Does valkey-benchmark run without --threads? If yes, then valkey-benchmark may be the bottleneck itself.

When I run valkey-server and valkey-benchmark locally and check top while they are running, then I see valkey-benchmark is at 100% CPU but valkey-server is only at 90% CPU. It means valkey-benchmark can't send enough traffic. So I run valkey-benchmark with --threads 2.

aiven-sal commented 2 weeks ago

Nice! I have 2 questions: 1) have you considered adding median and percentiles (even just a 5%-95% range) in the report? It would make it easier to understand if the differences we see are significant or just noise. 2) do you plan to also run benchmarks for x86? I think that a lot of people are still using x86 and they may be looking specifically for benchmarks on that arch (even if in the end the results are similar)

roshkhatri commented 2 weeks ago

@PingXie

the TLS results seem to come from unstable. is this expected? shouldn't it be 8.0 rc2 as well?

The tests are still running, I did not parallelize the setup. So its just taking time. I will update the results as they are generated. EDIT: updated the top comment with Standalone Mode with TLS and Cluster Mode with TLS

RPUSH/LPUSH on standalone TLS (unstable) stand out quite a bit. Do we know why? Note that the cluster mode TLS numbers show a different pattern.

Not yet.


@zuiderkwast

Is valkey-benchmark and valkey-server running on the same machine?

Yes

Does valkey-benchmark run without --threads? If yes, then valkey-benchmark may be the bottleneck itself.

I dont see it on my system though, I have checked multiple times, valkey-server was mostly at 100 and valkey-benchmark stays mostly around 80-97 but never cross valkey-server. Screenshot 2024-09-13 at 9 30 29 AM


@aiven-sal I will surely look for adding median and percentiles to the results.

do you plan to also run benchmarks for x86?

I have that setup as well. I can add those too.

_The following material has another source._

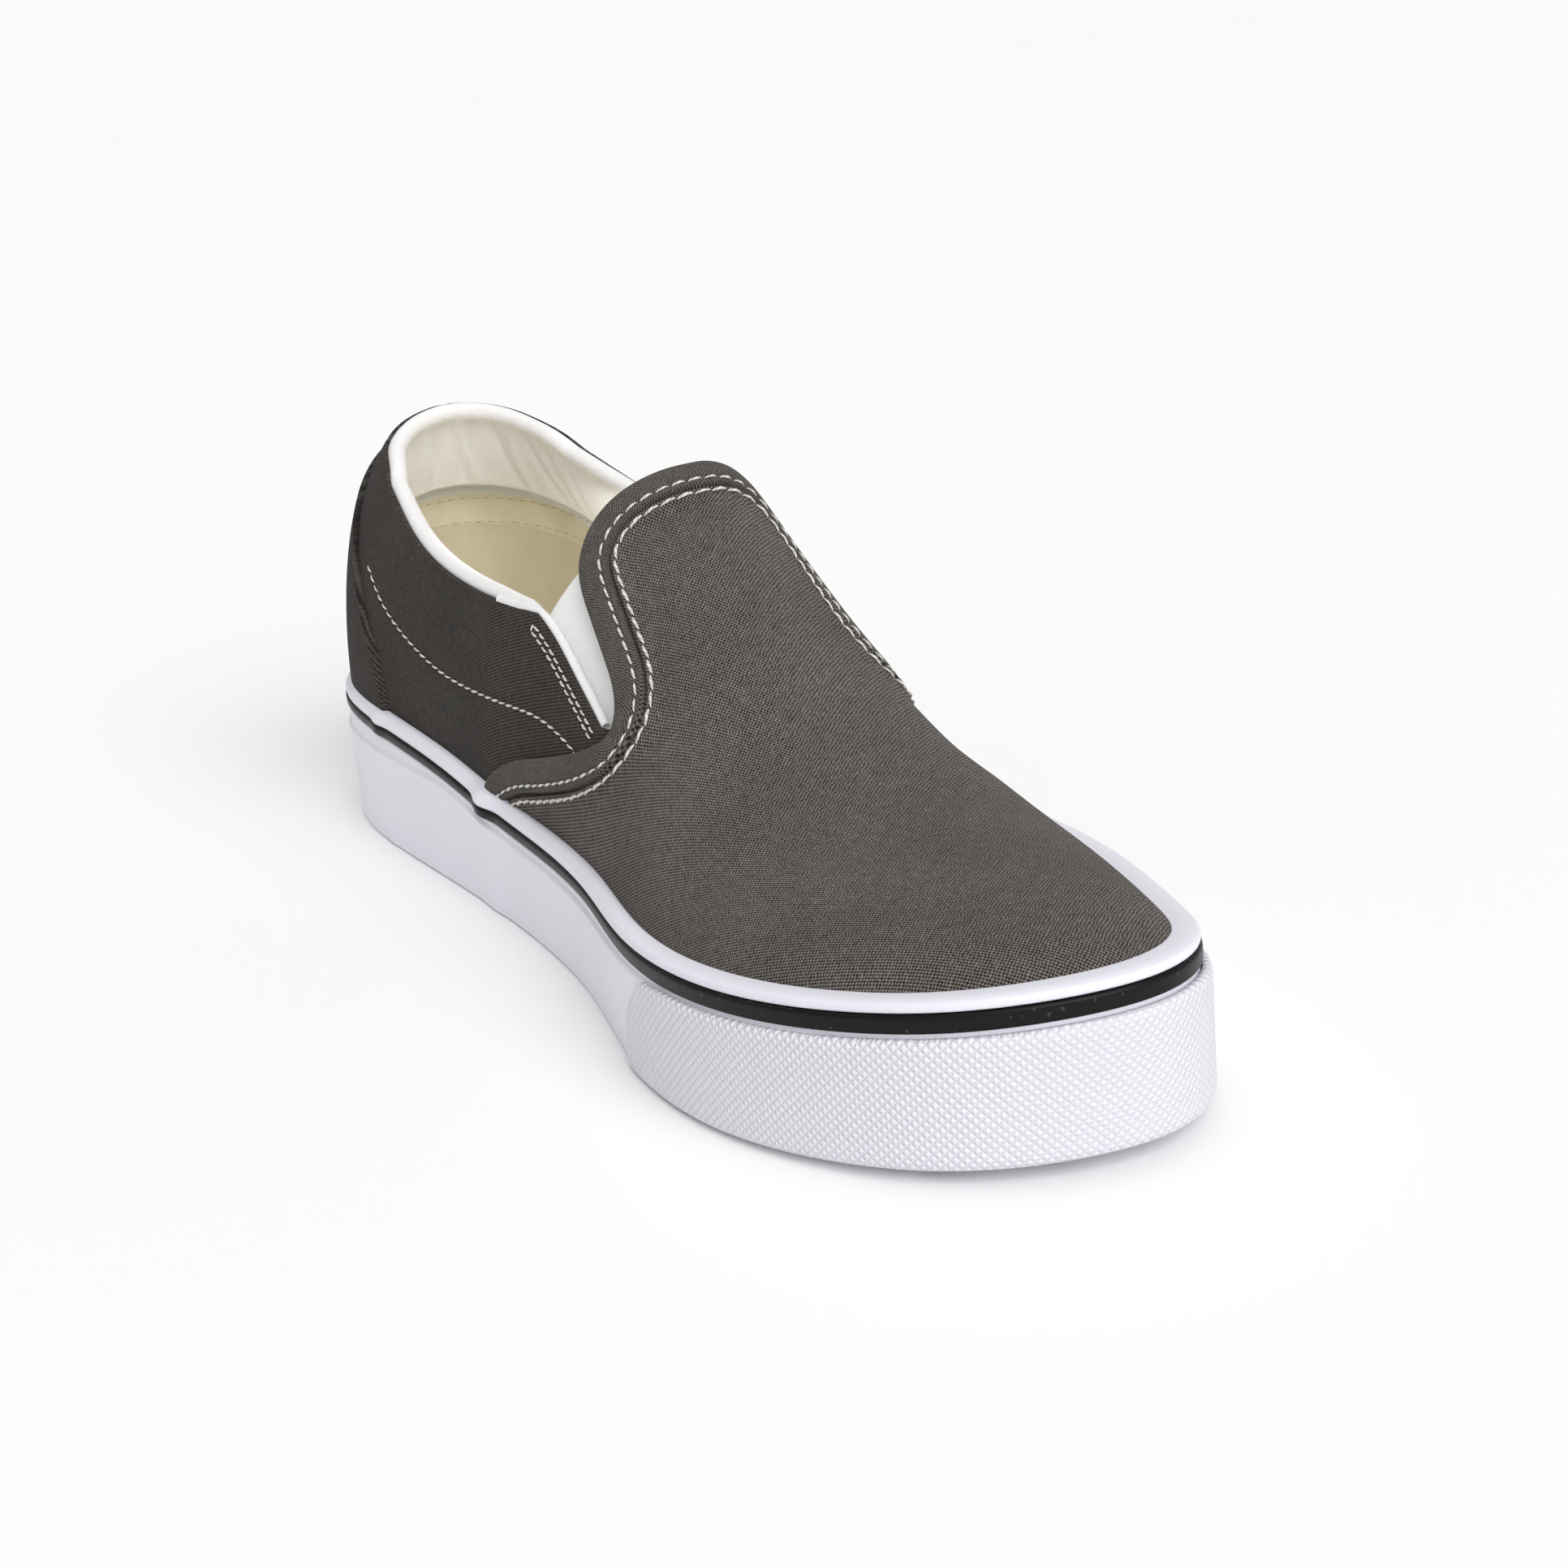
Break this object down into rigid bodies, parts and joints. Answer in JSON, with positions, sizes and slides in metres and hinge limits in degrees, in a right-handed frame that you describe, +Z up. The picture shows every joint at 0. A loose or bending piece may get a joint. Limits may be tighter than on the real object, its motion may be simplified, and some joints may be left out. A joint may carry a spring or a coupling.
{
  "type": "slip-on sneaker",
  "caption": "Low canvas slip-on sneaker for the right foot, with elastic side gores, padded collar and a thick white rubber sole with a black stripe and toe guard.",
  "frame": {"origin": "on the floor, under the middle of the shoe's bounding box", "axes": "+X towards the toe, +Y towards the foot's inner (medial) side, +Z up"},
  "size_m": [0.29, 0.0942, 0.0936],
  "materials": {
    "charcoal_canvas": "woven cotton canvas, matte",
    "white_lining": "smooth padded lining, satin",
    "white_elastic": "ribbed elastic, matte",
    "white_rubber": "moulded rubber, semi-matte",
    "black_rubber": "smooth rubber, satin",
    "sole_rubber": "moulded tread rubber, matte",
    "filler_foam": "sponge rubber, matte",
    "natural_sock": "natural cotton drill, matte"
  },
  "bodies": {
    "root": {"outsole": "sole_rubber", "midsole": "filler_foam", "foxing": "white_rubber", "toe_bumper": "white_rubber", "black_stripe": "black_rubber", "top_strip": "white_rubber", "upper": "charcoal_canvas", "vamp_band_lateral": "charcoal_canvas", "vamp_band_medial": "charcoal_canvas", "heel_stay": "charcoal_canvas", "collar": "white_lining", "gore_lateral": "white_elastic", "gore_medial": "white_elastic", "insole": "natural_sock"}
  },
  "joints": []
}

hwware commented 2 weeks ago
  1. Agree with Ping, Could you please explicitly these results based on single thread?
  2. Could you tell us how many keys in the test?
  3. In the config, you set maxmemory-policy allkeys-lru, but there is no maxmemory setting and ttl for keys, do we need maxmemory-policy parameter? Is there key eviction during test?
  4. Why valkey-benchmark and valkey-server run the same machine? Can I understand the effect of network bandwidth and delay is not included in the result?